To ensure that people will change their behaviour, they will need to learn how to adapt to new behaviours through training. People will not be able to invest in this, if the new behaviours are not adequately rewarded (for example, focused placed on publications written instead of open data/software). Short term goals can give people a sense of achievement and encourage them to move forward.

Leading Change - John P Kotter#

According to John P Kotter ([Kot12]) there are eight steps in change:

  1. Establishing a sense of urgency by identifying potential crises/opportunities.

  2. Creating the guiding coalition, a team that works together to lead the change.

  3. Developing a vision to direct the change and strategy to achieve this vision.

  4. Communicating the change vision using every communication channel possible, including role modelling.

  5. Empowering action by removing obstacles and encouraging risk-taking.

  6. Generating short-term wins and recognise people who made these wins possible.

  7. Consolidating change: maintain a sense of urgency, use situations to start a new wave of change, keep celebrating successes and evaluate/adjust if needed.

  8. Anchoring new approaches in the culture.

The first four steps in the transformation process help to convince people or an organisation that they need to change. Phases five to seven introduce new practices. The last stage focusses on making these new practices stick.

Strategy for Culture Change - Brian Nosek#

In a 2019 blog post, Brian Nosek of the Center for Open Science, presented the Strategy for Culture Change. It is a perspective specifically focused on examining culture change in academic research and publishing, to promote more open, transparent, and reproducible research. This model, represented as a pyramid similar to Maslov’s Hierarchy of Needs, suggests that in order for culture change to be effective, there are several steps which should be followed progressively:

  1. Baseline - Infrastructure - Make it possible

  2. First tier - User Interface/Experience - Make it easy

  3. Second tier - Communities - Make it normative

  4. Fourth tier - Incentives - Make it rewarding

  5. Fifth tier - Policies - Make it required

A black and white pyramid depicting Nosek's model of culture change in open research. It follows the outline described in the text above, with infrastructure as the baseline, followed by user interface/experience, communities, incentives, and policies at the top of the pyramid. Text beginning with "Make it..." is listed outside the pyramid to the right of the structure.
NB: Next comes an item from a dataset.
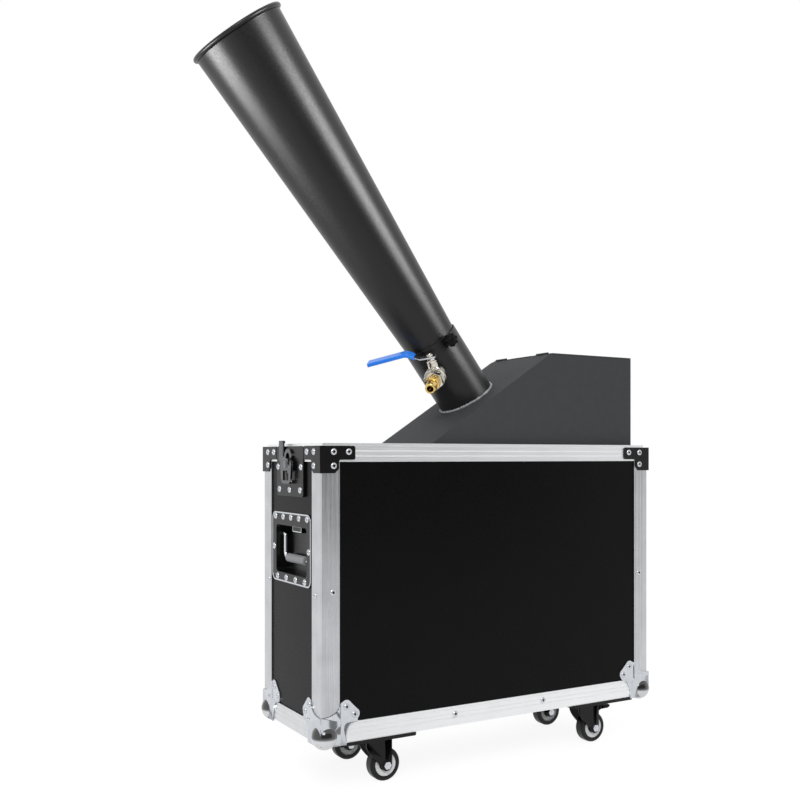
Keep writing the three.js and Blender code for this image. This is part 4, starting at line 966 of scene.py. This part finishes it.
pierced(blade, plate("loop", shifted(loop, SPINDLE), KEY_OUTER - 2, KEY_OUTER + 5))
eased(blade, 0.6, 3)
key = eased(welded(blade, spindle), 0)
latch_rivets = [((x, 360, OUT), OUTWARDS) for x in (-38, 0, 38)]
latch_rivets += [((x, 394, OUT), OUTWARDS) for x in (-41, 43.5)]
for end, place in ENDS.items():
    wall_frame = place @ FACING
    softened(f"{end}_latch_plate", 0.35, "root", *COATED)
    for part, kind in ((hook, "hook"), (key, "key")):
        set_out(part, f"{end}_{kind}_piece", wall_frame, f"{end}_{kind}", "black_steel", black_nickel,
                f"{end}_latch_{kind}")
    row_of(rivet, f"{end}_latch_rivets", latch_rivets, wall_frame)
dropped(hook, key)
print("latch rivets:", len(latch_rivets))

# %% [markdown]
# A swivel castor is a bolted plate with a ball race, a pressed fork and a wheel. The wheel is three
# pieces that one sees apart by colour: a black tyre, a light ring and a black hub with its bolt.

# %% Castor plates and forks
PLATE_TOP = CASTER_HEIGHT - 0.3
RACE_TOP = PLATE_TOP - 5.5
FORK_SHEET = 3
CROWN_TOP = RACE_TOP - 3 - 0.3
CROWN_FOOT = CROWN_TOP - FORK_SHEET
KINGPIN_HOLE = 5.3
TRAIL = 17.5  # the wheel's centre lies this far behind the swivel axis
WHEEL_RADIUS = 25
WHEEL = (TRAIL, 0, WHEEL_RADIUS)
CHEEK = 9 + 1.5
CHEEK_OUTER = CHEEK + 2.5
CHEEK_END = (-17, TRAIL + 9)
PLATE_SHIFT = 12  # the plate reaches further towards the case's end
PEDAL_PIN = (20, 58)
mount = moved(plate("mount", rounded(132, 84, 6), RACE_TOP, PLATE_TOP), in_mm((-PLATE_SHIFT, 0, 0)))
race_profile = [(KINGPIN_HOLE, RACE_TOP - 3), (20.5, RACE_TOP - 3), (22, RACE_TOP - 1.5),
                (22, RACE_TOP + 1), (KINGPIN_HOLE, RACE_TOP + 1)]
welded(mount, turned("race", race_profile, 48, closed=True))
bolts = [(x - PLATE_SHIFT, y) for x in (-54, 54) for y in (-31, 31)]
slots = [plate("bore", shifted(rounded(12, 7, 3.4), y, x), RACE_TOP - 1, PLATE_TOP - 1) for x, y in bolts]
pierced(mount, round_bar("bore", KINGPIN_HOLE, 0, PLATE_TOP - 1.5), *slots)
eased(mount, 0.4)
bolt_places = [((x, y, RACE_TOP), in_mm((0, 0, 0), 180, "X")) for x, y in bolts]

cheek_outline = [
    (CHEEK_END[0], CROWN_TOP - 1), (CHEEK_END[0], CROWN_TOP - 12),
    *bow((CHEEK_END[0], CROWN_TOP - 12), (-14, 44), (8.5, WHEEL_RADIUS), 5),
    *arc(TRAIL, WHEEL_RADIUS, 9, 180, 360, 12), (CHEEK_END[1], CROWN_TOP - 1)]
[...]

Fig. 160 Diagram for Nosek’s model of culture change in open research. Used under a CC-BY 4.0 licence. (Strategy for Culture Change - 11 June 2019)[https://www.cos.io/blog/strategy-for-culture-change].#

This strategy for culture change differs from Kotter and William and Susan Bridges perspectives on culture change. Those perspectives are centred around providing and understanding the motivations for why people would want to change, and building a shared vision before building the infrastructure to support the change. Nosek argues that focusing on individual motivations and abilities ignores the wider systems and incentives that guide and shape behaviour. These wider structures can mean that even if individuals want to change, they may feel powerless to do so on their own. The Strategy for Culture Change focuses on building targeted interventions and infrastructure to enable change, then lobbying to effect adoption and incentives to further drive wide behaviour and cultural change.

However, the blog post, particulary the pyramid diagram, has drawn criticism for presenting a perspective that focuses too much on technology as a solution. This is compounded by the use of communities in the second tier of the strategy, after infrastructure has been built, as a mechanism to solely adopt changes built or agreed elsewhere. Some parties have a different opinion, and believe that communities themselves should be identifying and driving the infrastructure changes, rather than the other way around.
Regardless, this is an alternative model of cultural change which seeks to address the impact of wider forces affecting attempts to shift norms.